§ Data supplied
◆ ◆ ◆ ◆
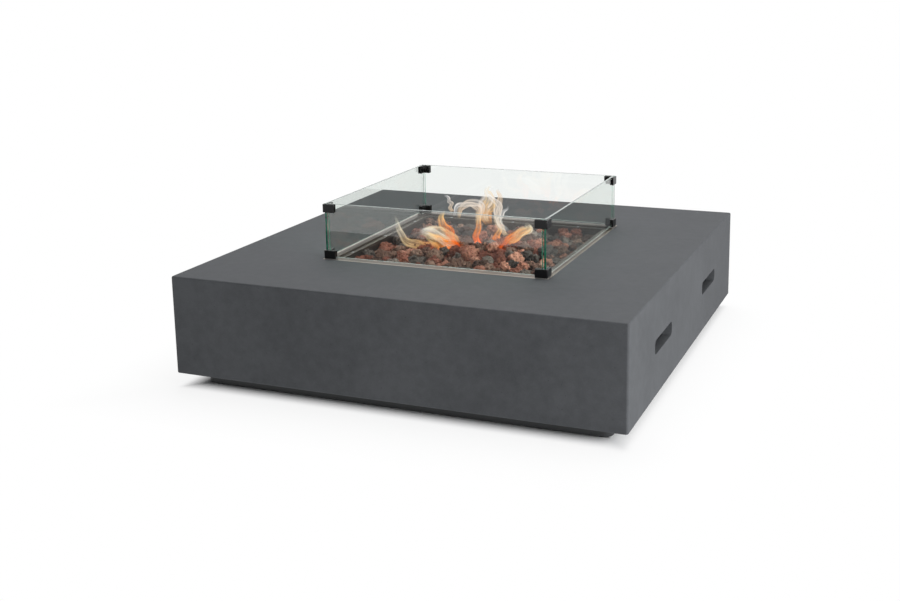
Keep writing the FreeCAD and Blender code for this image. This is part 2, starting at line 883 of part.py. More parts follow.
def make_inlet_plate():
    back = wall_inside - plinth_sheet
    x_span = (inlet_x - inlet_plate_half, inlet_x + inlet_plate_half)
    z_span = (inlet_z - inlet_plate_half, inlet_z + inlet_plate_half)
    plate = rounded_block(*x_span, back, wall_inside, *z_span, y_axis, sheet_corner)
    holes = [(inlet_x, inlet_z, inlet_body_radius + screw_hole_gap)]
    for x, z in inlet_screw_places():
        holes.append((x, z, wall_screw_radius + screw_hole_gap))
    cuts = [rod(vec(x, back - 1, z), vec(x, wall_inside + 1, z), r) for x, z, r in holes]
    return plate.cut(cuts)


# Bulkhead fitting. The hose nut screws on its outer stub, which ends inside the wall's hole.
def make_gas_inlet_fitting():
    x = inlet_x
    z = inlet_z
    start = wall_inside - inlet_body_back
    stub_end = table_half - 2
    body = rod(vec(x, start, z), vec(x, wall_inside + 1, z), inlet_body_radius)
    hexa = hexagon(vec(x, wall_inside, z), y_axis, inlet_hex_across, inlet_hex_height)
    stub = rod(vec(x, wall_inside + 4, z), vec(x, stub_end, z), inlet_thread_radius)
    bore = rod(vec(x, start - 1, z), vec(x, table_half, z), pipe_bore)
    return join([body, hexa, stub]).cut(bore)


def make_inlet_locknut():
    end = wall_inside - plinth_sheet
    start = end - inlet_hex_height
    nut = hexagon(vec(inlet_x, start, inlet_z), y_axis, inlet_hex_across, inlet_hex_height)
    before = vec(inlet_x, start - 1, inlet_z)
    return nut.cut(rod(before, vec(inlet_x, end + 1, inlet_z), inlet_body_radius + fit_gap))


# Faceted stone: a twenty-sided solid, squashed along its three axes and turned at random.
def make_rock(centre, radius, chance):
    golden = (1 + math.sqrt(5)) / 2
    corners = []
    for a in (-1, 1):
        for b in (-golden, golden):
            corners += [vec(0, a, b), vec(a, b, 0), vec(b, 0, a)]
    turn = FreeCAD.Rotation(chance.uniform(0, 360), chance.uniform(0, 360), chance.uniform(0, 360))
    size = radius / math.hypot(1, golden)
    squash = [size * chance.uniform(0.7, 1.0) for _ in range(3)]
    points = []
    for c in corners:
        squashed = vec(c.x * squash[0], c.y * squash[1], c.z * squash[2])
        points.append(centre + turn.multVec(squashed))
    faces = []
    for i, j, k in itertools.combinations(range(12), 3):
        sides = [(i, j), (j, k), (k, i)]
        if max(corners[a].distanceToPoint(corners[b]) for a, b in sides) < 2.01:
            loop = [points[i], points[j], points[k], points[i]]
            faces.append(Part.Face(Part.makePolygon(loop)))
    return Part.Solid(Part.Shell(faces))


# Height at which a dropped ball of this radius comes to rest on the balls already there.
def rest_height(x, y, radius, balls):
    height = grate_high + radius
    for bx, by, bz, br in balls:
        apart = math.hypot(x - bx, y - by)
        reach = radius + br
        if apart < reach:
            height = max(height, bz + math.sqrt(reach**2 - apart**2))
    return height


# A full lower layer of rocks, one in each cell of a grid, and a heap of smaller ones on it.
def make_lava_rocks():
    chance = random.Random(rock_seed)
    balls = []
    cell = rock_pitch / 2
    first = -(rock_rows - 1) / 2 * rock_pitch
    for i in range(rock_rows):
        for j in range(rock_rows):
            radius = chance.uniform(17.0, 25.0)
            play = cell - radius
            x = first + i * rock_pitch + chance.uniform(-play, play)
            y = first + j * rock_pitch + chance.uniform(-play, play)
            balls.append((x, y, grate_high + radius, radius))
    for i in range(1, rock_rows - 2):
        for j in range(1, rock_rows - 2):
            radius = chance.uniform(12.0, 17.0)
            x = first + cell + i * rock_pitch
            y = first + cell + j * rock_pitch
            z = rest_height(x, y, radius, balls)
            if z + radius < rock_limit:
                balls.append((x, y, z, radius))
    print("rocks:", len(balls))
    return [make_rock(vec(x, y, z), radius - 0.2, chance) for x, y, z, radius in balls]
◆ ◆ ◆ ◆
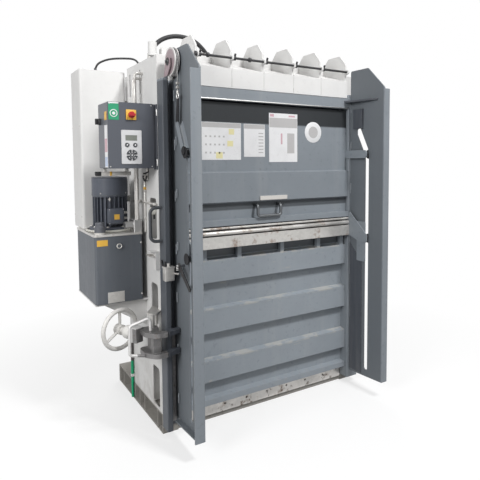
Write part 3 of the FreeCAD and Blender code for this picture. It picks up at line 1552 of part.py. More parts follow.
◆ ◆ ◆ ◆
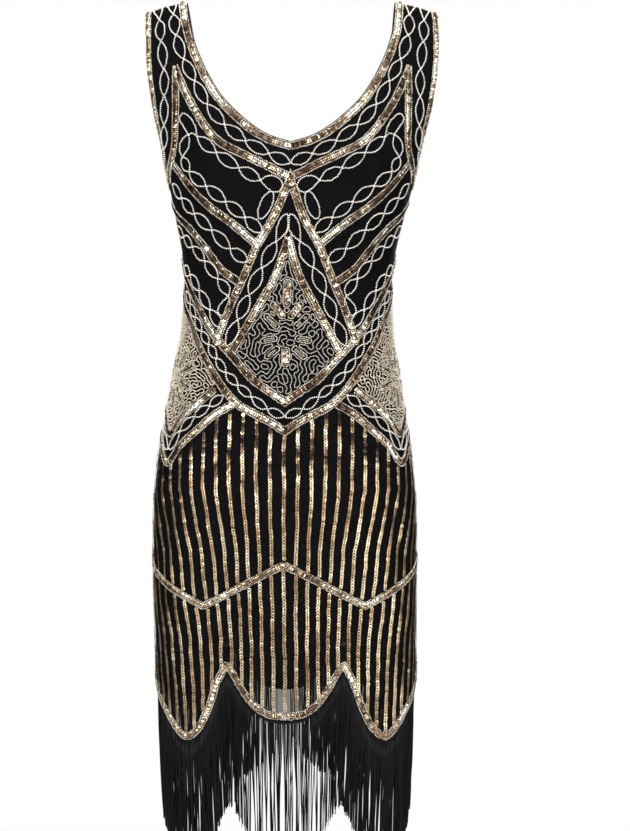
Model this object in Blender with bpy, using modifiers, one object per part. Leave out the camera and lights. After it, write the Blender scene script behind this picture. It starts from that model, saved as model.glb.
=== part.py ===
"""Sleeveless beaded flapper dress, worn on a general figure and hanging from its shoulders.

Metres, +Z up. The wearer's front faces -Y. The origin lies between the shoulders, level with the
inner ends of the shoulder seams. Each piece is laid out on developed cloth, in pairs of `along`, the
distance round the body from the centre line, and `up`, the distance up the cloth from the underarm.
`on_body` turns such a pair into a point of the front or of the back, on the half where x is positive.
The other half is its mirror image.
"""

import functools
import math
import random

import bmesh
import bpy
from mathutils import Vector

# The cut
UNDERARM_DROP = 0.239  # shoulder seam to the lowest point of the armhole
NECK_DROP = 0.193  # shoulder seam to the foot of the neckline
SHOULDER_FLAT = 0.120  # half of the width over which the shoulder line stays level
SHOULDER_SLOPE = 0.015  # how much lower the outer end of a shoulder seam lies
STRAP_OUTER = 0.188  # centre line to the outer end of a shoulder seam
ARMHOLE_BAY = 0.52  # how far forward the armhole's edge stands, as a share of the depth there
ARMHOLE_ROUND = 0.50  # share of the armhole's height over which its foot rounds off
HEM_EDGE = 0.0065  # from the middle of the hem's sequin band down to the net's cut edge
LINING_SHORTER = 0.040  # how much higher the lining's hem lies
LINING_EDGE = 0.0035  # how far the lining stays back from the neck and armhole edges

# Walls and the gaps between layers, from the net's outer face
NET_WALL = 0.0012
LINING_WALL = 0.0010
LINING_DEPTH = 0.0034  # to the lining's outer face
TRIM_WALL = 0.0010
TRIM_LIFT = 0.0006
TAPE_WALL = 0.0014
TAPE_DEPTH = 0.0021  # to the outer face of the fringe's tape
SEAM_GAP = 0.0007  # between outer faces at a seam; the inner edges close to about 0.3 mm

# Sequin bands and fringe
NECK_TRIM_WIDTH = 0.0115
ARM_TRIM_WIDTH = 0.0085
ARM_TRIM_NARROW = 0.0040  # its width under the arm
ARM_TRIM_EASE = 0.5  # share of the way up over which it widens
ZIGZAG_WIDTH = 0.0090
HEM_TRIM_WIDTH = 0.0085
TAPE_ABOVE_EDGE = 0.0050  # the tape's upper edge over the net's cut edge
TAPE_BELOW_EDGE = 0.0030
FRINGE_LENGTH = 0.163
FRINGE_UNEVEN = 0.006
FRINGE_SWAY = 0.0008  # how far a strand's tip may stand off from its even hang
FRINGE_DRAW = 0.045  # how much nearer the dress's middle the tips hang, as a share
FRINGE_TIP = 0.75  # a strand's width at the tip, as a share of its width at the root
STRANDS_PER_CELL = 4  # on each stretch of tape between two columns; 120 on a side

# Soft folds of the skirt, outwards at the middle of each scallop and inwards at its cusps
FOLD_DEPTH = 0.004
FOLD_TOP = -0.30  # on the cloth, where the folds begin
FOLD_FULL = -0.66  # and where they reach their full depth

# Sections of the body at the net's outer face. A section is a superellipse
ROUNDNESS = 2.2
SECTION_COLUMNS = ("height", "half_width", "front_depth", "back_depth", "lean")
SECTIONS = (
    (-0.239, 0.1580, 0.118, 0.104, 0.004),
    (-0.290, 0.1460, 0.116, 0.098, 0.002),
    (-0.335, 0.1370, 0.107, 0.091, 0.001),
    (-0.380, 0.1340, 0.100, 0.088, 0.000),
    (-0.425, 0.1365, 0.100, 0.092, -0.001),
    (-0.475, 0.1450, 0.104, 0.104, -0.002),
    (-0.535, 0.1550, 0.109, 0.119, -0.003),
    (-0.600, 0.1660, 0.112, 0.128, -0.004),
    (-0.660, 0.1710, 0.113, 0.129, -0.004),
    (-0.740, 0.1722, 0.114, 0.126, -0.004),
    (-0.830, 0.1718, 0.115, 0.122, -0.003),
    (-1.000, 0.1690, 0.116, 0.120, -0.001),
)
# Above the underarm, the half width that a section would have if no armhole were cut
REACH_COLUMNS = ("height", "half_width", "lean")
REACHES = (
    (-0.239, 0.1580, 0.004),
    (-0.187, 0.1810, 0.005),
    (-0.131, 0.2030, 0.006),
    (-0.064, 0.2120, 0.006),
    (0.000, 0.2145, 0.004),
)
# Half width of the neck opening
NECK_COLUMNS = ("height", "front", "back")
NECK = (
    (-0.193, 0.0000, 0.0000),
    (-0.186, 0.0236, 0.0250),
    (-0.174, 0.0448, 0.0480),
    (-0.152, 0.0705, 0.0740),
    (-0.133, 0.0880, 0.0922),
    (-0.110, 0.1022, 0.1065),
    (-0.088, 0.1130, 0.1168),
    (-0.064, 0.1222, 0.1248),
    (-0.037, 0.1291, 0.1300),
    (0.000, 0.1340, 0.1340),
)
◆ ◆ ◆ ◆
§ Instructions for the task
Print exactly the run of lines that starts at the line with "Keep writing the" and ends at the line with "return plate.cut(cuts)". Leave out every other line.

§ Solution below
Keep writing the FreeCAD and Blender code for this image. This is part 2, starting at line 883 of part.py. More parts follow.
def make_inlet_plate():
    back = wall_inside - plinth_sheet
    x_span = (inlet_x - inlet_plate_half, inlet_x + inlet_plate_half)
    z_span = (inlet_z - inlet_plate_half, inlet_z + inlet_plate_half)
    plate = rounded_block(*x_span, back, wall_inside, *z_span, y_axis, sheet_corner)
    holes = [(inlet_x, inlet_z, inlet_body_radius + screw_hole_gap)]
    for x, z in inlet_screw_places():
        holes.append((x, z, wall_screw_radius + screw_hole_gap))
    cuts = [rod(vec(x, back - 1, z), vec(x, wall_inside + 1, z), r) for x, z, r in holes]
    return plate.cut(cuts)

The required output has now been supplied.